--- START ---
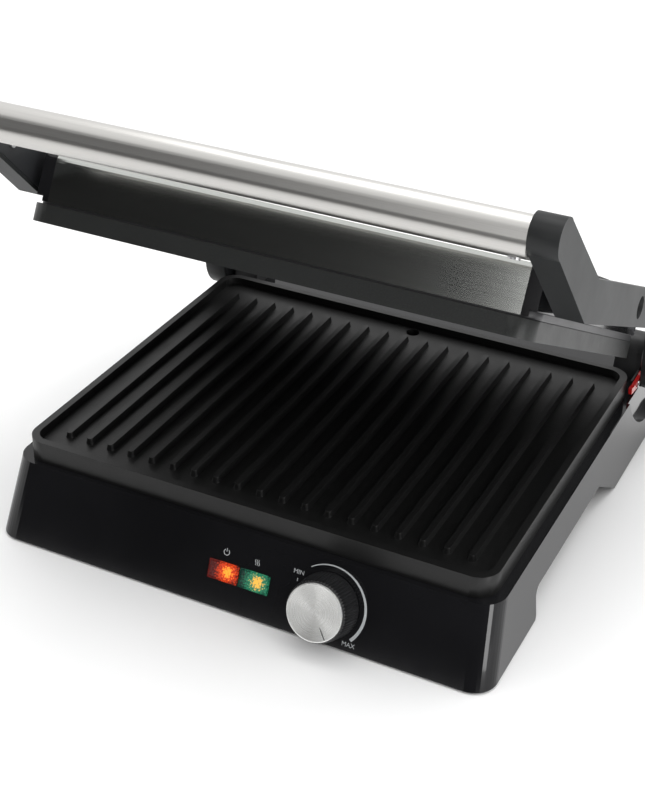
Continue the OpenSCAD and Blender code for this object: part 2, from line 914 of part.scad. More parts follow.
module pivot_pins() {
    color("#b4b6b8") lid_at_rest() both_sides() {
        rod_x(bracket_x[0] - 0.1, arm_in + 5.2, pin_r, pivot[1], pivot[2]);
        rod_x(bracket_x[0] - 3.2, bracket_x[0] - 0.02, 6.5, pivot[1], pivot[2]);
        difference() {
            rod_x(arm_in + 5.1, arm_in + 8, 6, pivot[1], pivot[2]);
            rod_x(arm_in + 6.6, arm_in + 9, 2.4, pivot[1], pivot[2]);
        }
    }
}

module pivot_spacers() {
    color("#d9d9d6") lid_at_rest() both_sides() difference() {
        rod_x(cap_out + 0.02, arm_in - 0.3, 9, pivot[1], pivot[2]);
        rod_x(cap_out - 1, arm_in, pin_r + 0.02, pivot[1], pivot[2]);
    }
}

// ---------- assembly ----------

base_shell();
base_cover();
rubber_feet();
cover_screws();
cord_gland();
lower_plate();
lower_element();
lower_reflector();
plate_screws();
thermal_fuse();
thermostat();
thermostat_nut();
thermostat_shaft();
knob_body();
knob_face();
power_lens();
ready_lens();
power_lamp();
ready_lamp();
lamp_board();
terminal_block();
base_wiring();
drip_tray();
left_hinge_tower();
right_hinge_tower();
tower_screws();
release_lever();
lever_pin();
lever_spring();
left_stop_cam();
right_stop_cam();
left_hinge_pin();
right_hinge_pin();
left_arm();
right_arm();
left_arm_cover();
right_arm_cover();
arm_cover_screws();
handle_tube();
handle_core();
handle_screws();
arm_lead();
upper_plate();
upper_element();
upper_reflector();
upper_plate_screws();
upper_fuse();
lid_frame();
lid_cover();
left_lid_cap();
right_lid_cap();
pivot_brackets();
pivot_pins();
pivot_spacers();
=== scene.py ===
"""Looks of the contact grill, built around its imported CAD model. Metres, +Z up, -Y is the front."""

import json
import math

import bmesh
import bpy
from mathutils import Matrix, Vector


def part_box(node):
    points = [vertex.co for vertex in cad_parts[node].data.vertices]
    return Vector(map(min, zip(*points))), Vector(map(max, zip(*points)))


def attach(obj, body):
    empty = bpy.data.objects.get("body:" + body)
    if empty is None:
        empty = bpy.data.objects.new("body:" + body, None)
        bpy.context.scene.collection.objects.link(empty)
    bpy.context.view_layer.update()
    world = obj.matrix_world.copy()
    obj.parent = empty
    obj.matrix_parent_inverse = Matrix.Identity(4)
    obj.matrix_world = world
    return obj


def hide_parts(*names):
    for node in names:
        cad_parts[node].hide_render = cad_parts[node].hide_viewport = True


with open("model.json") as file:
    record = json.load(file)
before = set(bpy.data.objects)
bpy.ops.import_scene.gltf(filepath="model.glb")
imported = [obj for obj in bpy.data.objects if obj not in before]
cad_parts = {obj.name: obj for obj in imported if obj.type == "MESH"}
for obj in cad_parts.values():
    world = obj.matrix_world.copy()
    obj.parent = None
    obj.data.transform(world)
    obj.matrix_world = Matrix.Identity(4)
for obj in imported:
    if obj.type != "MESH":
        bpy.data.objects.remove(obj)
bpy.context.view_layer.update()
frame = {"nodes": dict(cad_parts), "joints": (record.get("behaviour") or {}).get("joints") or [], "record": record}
nodes = frame["nodes"]
MM = 0.001


# ---------- camera ----------

CAMERA_AT = Vector((0.34812, -0.74696, 0.56081))
CAMERA_AZIMUTH = math.radians(26.17)
CAMERA_ELEVATION = math.radians(31.68)
CAMERA_ROLL = math.radians(0.94)
SENSOR = 36.0
LENS = 68.32


def add_camera():
    """Camera from its place, the direction it looks along and its roll."""
    back = Vector((
        math.sin(CAMERA_AZIMUTH) * math.cos(CAMERA_ELEVATION),
        -math.cos(CAMERA_AZIMUTH) * math.cos(CAMERA_ELEVATION),
        math.sin(CAMERA_ELEVATION),
    ))
    level = (-back).cross(Vector((0, 0, 1))).normalized()
    above = level.cross(-back)
    right = level * math.cos(CAMERA_ROLL) + above * math.sin(CAMERA_ROLL)
    up = above * math.cos(CAMERA_ROLL) - level * math.sin(CAMERA_ROLL)
    data = bpy.data.cameras.new("camera")
    data.sensor_width = SENSOR
    data.lens = LENS
    data.clip_start = 0.01
    camera = bpy.data.objects.new("camera", data)
    bpy.context.scene.collection.objects.link(camera)
    camera.matrix_world = Matrix((
        (right.x, up.x, back.x, CAMERA_AT.x),
        (right.y, up.y, back.y, CAMERA_AT.y),
        (right.z, up.z, back.z, CAMERA_AT.z),
        (0, 0, 0, 1),
    ))
    bpy.context.scene.camera = camera


# ---------- material helpers ----------

class Shader:
    """A Principled material with short calls for the nodes in front of it."""

    def __init__(self, name, color, rough, metallic=0.0, **sockets):
        self.material = bpy.data.materials.new(name)
        self.material.use_nodes = True
        self.tree = self.material.node_tree
        self.main = self.tree.nodes["Principled BSDF"]
        self.main.inputs["Base Color"].default_value = (*color, 1)
        self.main.inputs["Roughness"].default_value = rough
        self.main.inputs["Metallic"].default_value = metallic
        for socket, value in sockets.items():
            self.main.inputs[socket.replace("_", " ")].default_value = value
        self.coords = self.node("ShaderNodeTexCoord").outputs["Object"]

    def node(self, kind, **settings):
        made = self.tree.nodes.new(kind)
        for key, value in settings.items():
            setattr(made, key, value)
        return made

    def link(self, a, b):
        self.tree.links.new(a, b)

    def stretched(self, scale):
        """The object's coordinates, scaled, for marks that run one way."""
        mapping = self.node("ShaderNodeMapping")
        mapping.inputs["Scale"].default_value = scale
        self.link(self.coords, mapping.inputs["Vector"])
        return mapping.outputs["Vector"]

    def noise(self, scale, detail=3.0, vector=None, rough=0.55):
        tex = self.node("ShaderNodeTexNoise")
        tex.inputs["Scale"].default_value = scale
        tex.inputs["Detail"].default_value = detail
        tex.inputs["Roughness"].default_value = rough
        self.link(vector or self.coords, tex.inputs["Vector"])
        return tex.outputs["Fac"]

    def ramp(self, fac, *stops):
        """Stops are (place, grey) or (place, (r, g, b))."""
        ramp = self.node("ShaderNodeValToRGB")
        elements = ramp.color_ramp.elements
        while len(elements) < len(stops):
            elements.new(0.5)
        for element, (place, value) in zip(elements, stops):
            element.position = place
            value = value if isinstance(value, tuple) else (value, value, value)
            element.color = (*value, 1)
        self.link(fac, ramp.inputs["Fac"])
        return ramp.outputs["Color"]

    def set(self, socket, output):
        self.link(output, self.main.inputs[socket])

    def vary_rough(self, fac, low, high):
        spread = self.node("ShaderNodeMapRange")
        spread.inputs["To Min"].default_value = low
        spread.inputs["To Max"].default_value = high
        self.link(fac, spread.inputs["Value"])
        self.set("Roughness", spread.outputs["Result"])

    def bump(self, fac, strength, distance):
        bump = self.node("ShaderNodeBump")
        bump.inputs["Strength"].default_value = strength
        bump.inputs["Distance"].default_value = distance
        self.link(fac, bump.inputs["Height"])
        self.set("Normal", bump.outputs["Normal"])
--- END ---
▶ [TASK GOAL] Reproduce each line holding the word "model".

▶ [RESULT OF THE TASK]
"""Looks of the contact grill, built around its imported CAD model. Metres, +Z up, -Y is the front."""
with open("model.json") as file:
bpy.ops.import_scene.gltf(filepath="model.glb")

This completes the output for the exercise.